The number of youth who actually receive sentences in custody reduced by 5.1 percent.

It shows that the state’s controversial bail amendments are hitting the most vulnerable the hardest – Aboriginal and Torres Strait Islander children.

Prof Cowdery, who spent 17 years as the state’s DPP and was a key supporter of bail reform, said the rise in the juvenile detention population was without a doubt a consequence of the new bail amendments.

“There’s no doubt about that,” Prof Cowdery told New Matilda.

“The analysis shows that this surge in the remand population between adults and juveniles is due to the changes to the bail act that were brought in, which was fully expected.”

In 2013, the O’Farrell government, and Attorney General Greg Smith passed amendments to the convoluted and complex Bail Act, which has been amended several times since it passed in 1978. It was a result of an extensive NSW Law Reform Commission review which recommended a complete overhaul, including a universal presumption in favour of bail for all offences.

While not all of the recommendations were adopted, the changes were welcomed by the legal sector.

But within a month of the amendments coming into operation, the Baird government caved into a sensationalist media-driven campaign centred around only three cases. It commissioned a review by former Attorney General John Hatzistergos, and resulted in 2013 amendments which removed the presumption of innocence in bail decisions, and expanded the list of offences where bail is refused.

Greens MLA David Shoebridge said the NSW government should be ashamed of its amendments.

“Once again we have seen Aboriginal people bearing the brunt of these law changes,” Mr Shoebridge said in a statement.

“The NSW government should be hanging its head in shame at the fact that young Aboriginal people are 44 times more likely to find themselves in jail than their non-Aboriginal counterparts.

“The main reason the number of Aboriginal young people being jailed has surged is the new bail laws are seeing more and more bail refusals.

Prof Cowdery says the system collides with the disadvantage already felt within Aboriginal communities, and results in a higher incarceration rate.

“The issues affecting Aboriginal suspects and defendants complicates the whole matter, because you have two streams colliding,” Prof Cowdery told New Matilda.

“One is the regime created by the bail laws, which apply across the board to everybody in a way which disadvantages Aboriginal people particularly, and youth particularly, they are overrepresented in the justice system.

“And then the nature of the types of offences in which they’re charged. You have a clash of disadvantages which means that in the end, particularly for juveniles but also for adults, the proportion of Indigenous people who are punished by this regime is higher and growing.”
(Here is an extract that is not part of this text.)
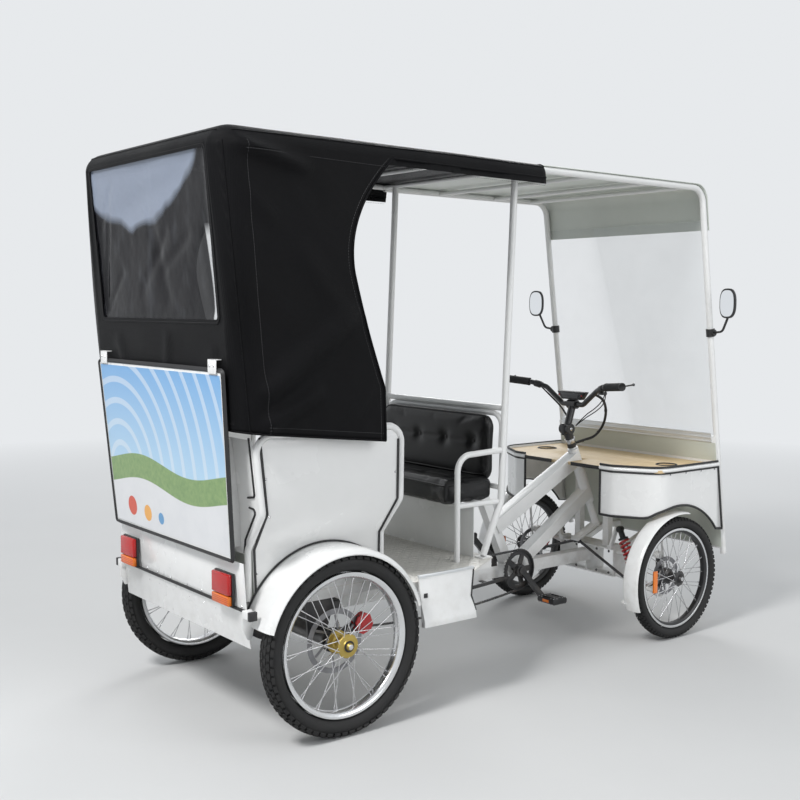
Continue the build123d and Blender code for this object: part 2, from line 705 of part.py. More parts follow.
def side_panel():
    """Left body side: upright above, drawn in over the wheel, upright again down to the floor."""
    foot = DECK_TOP_Z + SEAT_GAP
    slope = PANEL_THICKNESS * 0.55
    outline = [
        (PANEL_UPPER_Y, PANEL_TOP_Z), (PANEL_UPPER_Y, PANEL_KNEE_Z), (PANEL_LOWER_Y, PANEL_ANKLE_Z),
        (PANEL_LOWER_Y, foot), (PANEL_LOWER_Y - PANEL_THICKNESS, foot),
        (PANEL_LOWER_Y - PANEL_THICKNESS, PANEL_ANKLE_Z + slope),
        (PANEL_UPPER_Y - PANEL_THICKNESS, PANEL_KNEE_Z + slope),
        (PANEL_UPPER_Y - PANEL_THICKNESS, PANEL_TOP_Z),
    ]
    section = Plane(origin=(BODY_REAR_X - 10, 0, 0), x_dir=(0, 1, 0), z_dir=(1, 0, 0))
    sheet = extrude(section * make_face(Polyline(*outline, close=True)), BODY_FRONT_X - BODY_REAR_X + 20)
    heights = (PANEL_TOP_Z, PANEL_KNEE_Z, PANEL_ANKLE_Z, DECK_TOP_Z)
    rear = [(panel_edge_x(z, False), z) for z in heights]
    front = [(panel_edge_x(z, True), z) for z in heights]
    side_view = make_face(Polyline(*(rear + front[::-1]), close=True))
    corners = side_view.vertices().sort_by(Axis.Y)[-2:]
    side_view = fillet(corners, ARMREST_BEND - EDGE_OUT)
    return sheet & extrude(plane_y(PANEL_UPPER_Y + 20) * side_view, 140)


def side_frame():
    """Left edge tube of the body: up the rear edge, along the top as an armrest, down the front."""
    upper = PANEL_UPPER_Y - PANEL_THICKNESS / 2
    lower = PANEL_LOWER_Y - BODY_TUBE_RADIUS
    rear_foot_x = panel_edge_x(PANEL_ANKLE_Z, False) - EDGE_OUT
    front_foot_x = panel_edge_x(PANEL_ANKLE_Z, True) + EDGE_OUT
    foot = DECK_TOP_Z + SEAT_GAP
    top_rear_x = panel_edge_x(ARM_TUBE_Z, False) - EDGE_OUT
    top_front_x = panel_edge_x(ARM_TUBE_Z, True) + EDGE_OUT
    return bent_tube(
        [(rear_foot_x, lower, foot), (rear_foot_x, lower, PANEL_ANKLE_Z),
         (panel_edge_x(PANEL_KNEE_Z, False) - EDGE_OUT, upper, PANEL_KNEE_Z), (top_rear_x, upper, ARM_TUBE_Z),
         (top_front_x, upper, ARM_TUBE_Z), (panel_edge_x(PANEL_KNEE_Z, True) + EDGE_OUT, upper, PANEL_KNEE_Z),
         (front_foot_x, lower, PANEL_ANKLE_Z), (front_foot_x, lower, foot)],
        BODY_TUBE_RADIUS, [30, 30, ARMREST_BEND, ARMREST_BEND, 30, 30])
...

Wiradjuri lawyer David Pheeney, who works for the Aboriginal Legal Service in Bourke in the far west of the state, told New Matilda he had high hopes for a justice reinvestment trial in the north western town. He said the bail laws did not give the courts options to look at other alternatives to placing kids on remand.

“I’m of the view that magistrates don’t want to lock kids up, but parliaments are not giving the courts the option,” Mr Pheeney told New Matilda.
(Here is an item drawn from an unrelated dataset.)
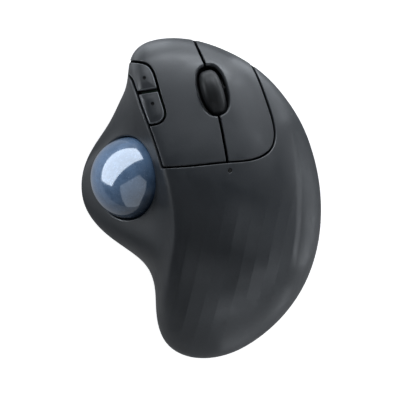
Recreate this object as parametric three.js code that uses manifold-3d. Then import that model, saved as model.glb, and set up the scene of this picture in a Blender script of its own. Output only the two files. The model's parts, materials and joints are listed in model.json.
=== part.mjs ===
// Thumb-operated trackball mouse for the right hand, built as an assembly of separate parts.
// Millimetres, +Z up, +Y towards the fingertips, +X to the little finger's side.
// The origin is on the desk, under the middle of the outline.
import * as THREE from "three";
import { mergeVertices } from "three/addons/utils/BufferGeometryUtils.js";
import Module from "manifold-3d";

const wasm = await Module();
wasm.setup();

// ---------------------------------------------------------------- driving dimensions
const WALL = 2.0; // thickness of the moulded shells
const GAP = 0.8; // width of the seams between the keys and the shell
const BUTTON_GAP = 1.1; // wider seam across the two side buttons
const FLOOR_BOTTOM = 1.0; // underside of the base, held off the desk by the feet
const FLOOR_TOP = 3.0;
const PARTING = 5.6; // height of the line between the base and the upper shell
const KEY_LIP = 7.2; // lowest edge of the key plates, clear of the base when pressed
const CENTRE = [3, -8]; // pole of the outline's polar form

const BALL_RADIUS = 17;
const BALL = new THREE.Vector3(-29, 8.3, 20.5);
const SOCKET_CLEARANCE = 0.6;
const CAGE_INNER = 17.9;
const CAGE_OUTER = 19.2;
const EJECT_RADIUS = 5.5;

const WHEEL_RADIUS = 11.5;
const WHEEL_HALF_WIDTH = 4.85;
const WHEEL_X = 4.9; // the axle lies behind the middle of the slot, as the keys slope down to the front
const WHEEL_Y = 41.6;
const WHEEL_Z = 22;
const SLOT_X = 4.6;
const SLOT_Y = 44.6;
const WHEEL_TURN = THREE.MathUtils.degToRad(15.9); // the fingers point a little to the left
const SLOT_HALF_LENGTH = 10.8;
const SLOT_HALF_WIDTH = 6.1;
const CRADLE_PIVOT_Y = -17; // from the wheel's axle, along the wheel's own direction
const CRADLE_PIVOT_Z = 14;

const BOARD_BOTTOM = 7.0;
const BOARD_TOP = 8.2;
const BATTERY_X = 11;
const BATTERY_RADIUS = 7.1;
const BATTERY_LENGTH = 50.5;
const BATTERY_BACK = -45;
const BATTERY_Z = 11.4;
const DOOR_LEFT = -8;
const DOOR_RIGHT = 21;
const DOOR_FRONT = 8;

// ---------------------------------------------------------------- colours
const finish = (color, roughness, metalness = 0) =>
  new THREE.MeshStandardMaterial({ color, roughness, metalness });
const GRAPHITE = finish(0x3a3d41, 0.55);
const GRAPHITE_DARK = finish(0x24262a, 0.6);
const RUBBER = finish(0x26282b, 0.8);
const BALL_BLUE = finish(0x5d789e, 0.15, 0.3);
const NYLON = finish(0x1c1d1f, 0.5);
const CERAMIC = finish(0xd9d4c8, 0.2);
const BOARD_GREEN = finish(0x1f4a33, 0.6);
const STEEL = finish(0xb5b8bc, 0.3, 1);
const CLEAR = finish(0xcfd8de, 0.1);
const CELL_WRAP = finish(0x2b2c30, 0.4);
const COPPER = finish(0xb08a4a, 0.35, 1);
const SWITCH_WHITE = finish(0xd8d8d4, 0.5);

// ---------------------------------------------------------------- smooth curves
// Solves the linear system a·x = b by elimination.
function solve(a, b) {
  const n = b.length;
  for (let i = 0; i < n; i++) {
    let p = i;
    for (let r = i + 1; r < n; r++) if (Math.abs(a[r][i]) > Math.abs(a[p][i])) p = r;
    [a[i], a[p]] = [a[p], a[i]];
    [b[i], b[p]] = [b[p], b[i]];
    for (let r = i + 1; r < n; r++) {
      const k = a[r][i] / a[i][i];
      for (let c = i; c < n; c++) a[r][c] -= k * a[i][c];
      b[r] -= k * b[i];
    }
  }
  for (let i = n - 1; i >= 0; i--) {
    for (let c = i + 1; c < n; c++) b[i] -= a[i][c] * b[c];
    b[i] /= a[i][i];
  }
  return b;
}

// Cubic spline through [x, y] points in rising x: natural at its ends, or closed over a period.
function spline(points, period = 0) {
  const closed = period > 0;
  const n = points.length;
  const x = points.map((p) => p[0]);
  const y = points.map((p) => p[1]);
  if (closed) {
    x.push(x[0] + period);
    y.push(y[0]);
  }
  const a = Array.from({ length: n }, () => new Array(n).fill(0));
  const b = new Array(n).fill(0);
  for (let i = 0; i < n; i++) {
    if (!closed && (i === 0 || i === n - 1)) {
      a[i][i] = 1;
      continue;
    }
    const before = i === 0 ? n - 1 : i - 1;
    const after = (i + 1) % n;
    const h0 = i === 0 ? x[n] - x[n - 1] : x[i] - x[i - 1];
    const h1 = x[i + 1] - x[i];
    a[i][before] += h0;
    a[i][i] += 2 * (h0 + h1);
    a[i][after] += h1;
    b[i] = 6 * ((y[i + 1] - y[i]) / h1 - (y[i] - y[before]) / h0);
  }
  const m = solve(a, b);
  if (closed) m.push(m[0]);
  return (t) => {
    if (closed) t = x[0] + ((((t - x[0]) % period) + period) % period);
    let i = 0;
    while (i < x.length - 2 && t > x[i + 1]) i++;
    const h = x[i + 1] - x[i];
    const u = Math.min(Math.max((x[i + 1] - t) / h, 0), 1);
    const v = 1 - u;
    return (
      u * y[i] + v * y[i + 1] + ((u ** 3 - u) * m[i] + (v ** 3 - v) * m[i + 1]) * (h * h / 6)
    );
  };
}

// ---------------------------------------------------------------- the sculpted outer surface
// Plan outline at the parting line, anticlockwise from the right.
const OUTLINE = [
  [50, -6], [49, 8], [46.2, 20], [41.4, 32], [35, 42], [28, 50], [19, 57], [8, 62.6], [-3, 66],
  [-12, 66.9], [-20, 66], [-26.6, 62.8], [-30, 56.9], [-31, 49.5], [-33.4, 42], [-38.3, 32],
  [-44.4, 22.6], [-48.7, 14], [-50.2, 5], [-48.6, -3.6], [-42.8, -12.2], [-34, -19.4],
  [-25.2, -26], [-20.5, -33.4], [-19.2, -41.5], [-18.6, -50.4], [-15.9, -58.8], [-9, -65],
  [1, -67], [13, -64.6], [24.5, -58], [35, -48.2], [43.2, -35.8], [48.3, -21.2],
];
const outlineRadius = spline(
  OUTLINE.map(([x, y]) => {
    const angle = Math.atan2(y - CENTRE[1], x - CENTRE[0]);
    return [angle < -0.01 ? angle + 2 * Math.PI : angle, Math.hypot(x - CENTRE[0], y - CENTRE[1])];
  }).sort((p, q) => p[0] - q[0]),
  2 * Math.PI,
);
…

“This is where the community needs to come in. We need to empower the community who know the answers and can then build capacity within the community.”

“… The bail laws probably need to change, they need to incorporate what happens behind the scenes, before the kids come before the court.

“The laws are trying to work within a frameset that doesn’t give them options. They need to be flexible. We need to protect the community – that’s important – but the bail laws have to have options that work on the underlying issues affecting these kids.”

Pheeney says it’s a tragic situation.

“It’s a trend that’s going up and it’s getting worse. And the sad thing about it is once the kids go in, statistically the chance of them going back in again is very high.

“The whole idea is to get them out of that.”